Mill understood that political economy involves perpetual contestation over institutional design. The AGI era does not transcend this contestation. It raises the stakes. Distribution mechanisms designed for labor-abundant, intelligence-scarce economies become obsolete. New mechanisms must be consciously constructed, or rent concentration hardens into permanent computational aristocracy.

The choice remains what it has always been: collective institutional design or acceptance of whatever distribution pattern emerges from unregulated technological change. Mill chose design. He advocated for inheritance limits, land nationalization, cooperative enterprise, progressive taxation—not because these policies reflected natural economic law, but because they represented conscious choices toward more equitable distribution.

The AGI era demands equivalent choices, more urgent and more consequential. The alternative is not stability but crisis—political crisis as wage collapse eliminates the primary distribution mechanism, legitimacy crisis as property loses moral foundation, democratic crisis as labor organization loses bargaining power, and social crisis as inequality reaches revolutionary proportions.

Mill's framework provides the conceptual tools for navigating this transformation: distinguish between what technology constrains and what institutions determine, recognize that distribution remains subject to design, ground property claims in productive contribution and democratic legitimation, limit rent extraction and inheritance concentration, and maintain the perpetual contestability of economic institutions.

The future is not written in the architecture of neural networks. It will be written in the institutions we construct, the rules we establish, the governance we design. Mill's revenge, if we might call it that, is this: the more powerful our productive technologies become, the more urgent institutional design becomes. The AGI era does not reduce political economy to technical optimization. It exposes political economy as the central challenge of our time.

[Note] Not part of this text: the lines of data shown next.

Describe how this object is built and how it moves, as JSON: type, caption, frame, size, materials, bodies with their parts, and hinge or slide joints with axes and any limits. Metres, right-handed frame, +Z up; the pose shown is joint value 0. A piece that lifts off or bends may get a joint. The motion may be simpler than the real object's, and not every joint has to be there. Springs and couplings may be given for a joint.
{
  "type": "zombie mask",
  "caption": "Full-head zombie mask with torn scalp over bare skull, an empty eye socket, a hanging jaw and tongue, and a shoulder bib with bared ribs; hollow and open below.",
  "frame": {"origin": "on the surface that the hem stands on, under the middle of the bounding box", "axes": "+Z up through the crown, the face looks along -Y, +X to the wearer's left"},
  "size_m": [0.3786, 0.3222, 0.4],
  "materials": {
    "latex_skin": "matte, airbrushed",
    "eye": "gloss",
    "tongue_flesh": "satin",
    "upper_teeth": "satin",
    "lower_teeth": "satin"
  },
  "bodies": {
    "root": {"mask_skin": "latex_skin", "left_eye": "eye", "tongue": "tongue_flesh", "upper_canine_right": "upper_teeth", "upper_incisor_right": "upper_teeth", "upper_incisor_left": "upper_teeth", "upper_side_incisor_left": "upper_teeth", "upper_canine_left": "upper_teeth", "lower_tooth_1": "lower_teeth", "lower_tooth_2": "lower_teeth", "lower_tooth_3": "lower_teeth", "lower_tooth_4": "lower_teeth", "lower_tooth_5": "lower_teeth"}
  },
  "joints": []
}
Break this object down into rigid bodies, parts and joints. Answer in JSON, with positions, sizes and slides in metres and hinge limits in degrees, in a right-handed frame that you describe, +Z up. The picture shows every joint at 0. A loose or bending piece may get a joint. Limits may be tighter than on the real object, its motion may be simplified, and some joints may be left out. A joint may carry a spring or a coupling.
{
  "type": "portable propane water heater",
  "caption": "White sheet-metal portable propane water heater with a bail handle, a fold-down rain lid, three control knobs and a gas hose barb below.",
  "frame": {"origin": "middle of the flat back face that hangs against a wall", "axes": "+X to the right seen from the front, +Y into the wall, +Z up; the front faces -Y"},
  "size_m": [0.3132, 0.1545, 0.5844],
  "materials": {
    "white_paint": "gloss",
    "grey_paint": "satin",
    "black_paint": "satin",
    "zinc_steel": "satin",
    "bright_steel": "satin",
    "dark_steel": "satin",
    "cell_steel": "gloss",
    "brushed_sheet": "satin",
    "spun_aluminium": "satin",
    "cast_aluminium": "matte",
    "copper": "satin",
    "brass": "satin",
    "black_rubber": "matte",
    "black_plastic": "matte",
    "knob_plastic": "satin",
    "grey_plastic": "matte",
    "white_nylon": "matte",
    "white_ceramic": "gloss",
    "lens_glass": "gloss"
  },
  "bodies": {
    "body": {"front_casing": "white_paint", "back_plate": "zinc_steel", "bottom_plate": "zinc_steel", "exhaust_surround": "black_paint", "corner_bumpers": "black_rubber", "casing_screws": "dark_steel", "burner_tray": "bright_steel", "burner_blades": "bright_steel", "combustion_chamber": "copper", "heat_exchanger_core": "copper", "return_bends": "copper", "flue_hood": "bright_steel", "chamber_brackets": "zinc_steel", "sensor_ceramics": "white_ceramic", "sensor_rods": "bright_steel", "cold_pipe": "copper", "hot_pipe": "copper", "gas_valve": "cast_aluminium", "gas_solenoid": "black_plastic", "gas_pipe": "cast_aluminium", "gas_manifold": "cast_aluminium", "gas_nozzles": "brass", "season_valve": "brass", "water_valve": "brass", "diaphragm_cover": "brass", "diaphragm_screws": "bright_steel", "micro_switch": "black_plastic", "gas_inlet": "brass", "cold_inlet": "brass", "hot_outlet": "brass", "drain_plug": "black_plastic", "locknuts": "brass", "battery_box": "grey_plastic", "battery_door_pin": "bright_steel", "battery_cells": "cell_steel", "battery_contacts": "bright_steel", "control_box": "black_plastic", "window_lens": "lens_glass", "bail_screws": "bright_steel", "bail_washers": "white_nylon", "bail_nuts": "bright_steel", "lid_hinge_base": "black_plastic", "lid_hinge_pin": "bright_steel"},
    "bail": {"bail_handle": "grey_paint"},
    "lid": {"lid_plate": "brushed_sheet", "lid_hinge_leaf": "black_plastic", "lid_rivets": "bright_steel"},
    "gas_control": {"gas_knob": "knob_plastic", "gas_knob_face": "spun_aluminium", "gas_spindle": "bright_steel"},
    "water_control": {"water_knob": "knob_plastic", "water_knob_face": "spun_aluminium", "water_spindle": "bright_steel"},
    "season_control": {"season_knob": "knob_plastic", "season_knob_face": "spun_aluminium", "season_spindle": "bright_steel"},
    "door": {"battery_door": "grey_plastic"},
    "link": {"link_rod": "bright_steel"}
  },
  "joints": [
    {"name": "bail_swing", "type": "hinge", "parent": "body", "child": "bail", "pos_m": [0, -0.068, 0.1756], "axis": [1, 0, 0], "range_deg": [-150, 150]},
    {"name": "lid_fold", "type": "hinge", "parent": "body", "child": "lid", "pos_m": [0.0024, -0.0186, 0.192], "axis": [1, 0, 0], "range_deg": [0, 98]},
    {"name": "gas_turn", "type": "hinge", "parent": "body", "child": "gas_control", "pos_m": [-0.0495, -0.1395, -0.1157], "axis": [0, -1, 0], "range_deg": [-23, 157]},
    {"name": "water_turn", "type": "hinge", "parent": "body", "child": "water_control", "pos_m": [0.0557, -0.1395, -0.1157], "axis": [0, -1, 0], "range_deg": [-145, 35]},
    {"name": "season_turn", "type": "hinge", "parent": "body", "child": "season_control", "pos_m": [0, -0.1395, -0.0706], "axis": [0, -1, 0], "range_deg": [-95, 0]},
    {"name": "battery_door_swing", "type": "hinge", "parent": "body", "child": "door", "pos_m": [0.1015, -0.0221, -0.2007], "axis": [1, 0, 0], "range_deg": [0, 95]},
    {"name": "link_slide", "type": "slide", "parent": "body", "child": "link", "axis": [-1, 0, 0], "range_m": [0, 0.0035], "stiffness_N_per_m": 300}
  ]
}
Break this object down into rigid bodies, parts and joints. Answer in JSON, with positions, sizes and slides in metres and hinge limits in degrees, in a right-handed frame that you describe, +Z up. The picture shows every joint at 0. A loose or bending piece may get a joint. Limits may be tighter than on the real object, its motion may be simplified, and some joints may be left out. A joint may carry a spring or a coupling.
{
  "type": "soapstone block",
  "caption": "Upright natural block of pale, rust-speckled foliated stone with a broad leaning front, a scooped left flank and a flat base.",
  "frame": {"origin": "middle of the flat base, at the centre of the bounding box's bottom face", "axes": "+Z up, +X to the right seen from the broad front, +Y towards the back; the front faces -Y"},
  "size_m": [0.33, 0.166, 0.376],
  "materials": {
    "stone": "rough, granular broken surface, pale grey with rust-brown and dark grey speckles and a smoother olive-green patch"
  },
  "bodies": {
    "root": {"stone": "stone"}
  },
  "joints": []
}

Author's Note: This essay draws primarily on John Stuart Mill's Principles of Political Economy (1848), particularly Book II on distribution and Book V on the influence of government. Mill's framework is applied to contemporary debates about artificial general intelligence, automation, and future economic systems. While Mill could not have anticipated AGI specifically, his analytical distinction between production and distribution, his skepticism about naturalized justifications for economic inequality, and his emphasis on institutional design as the key to political economy remain remarkably relevant to 21st-century challenges.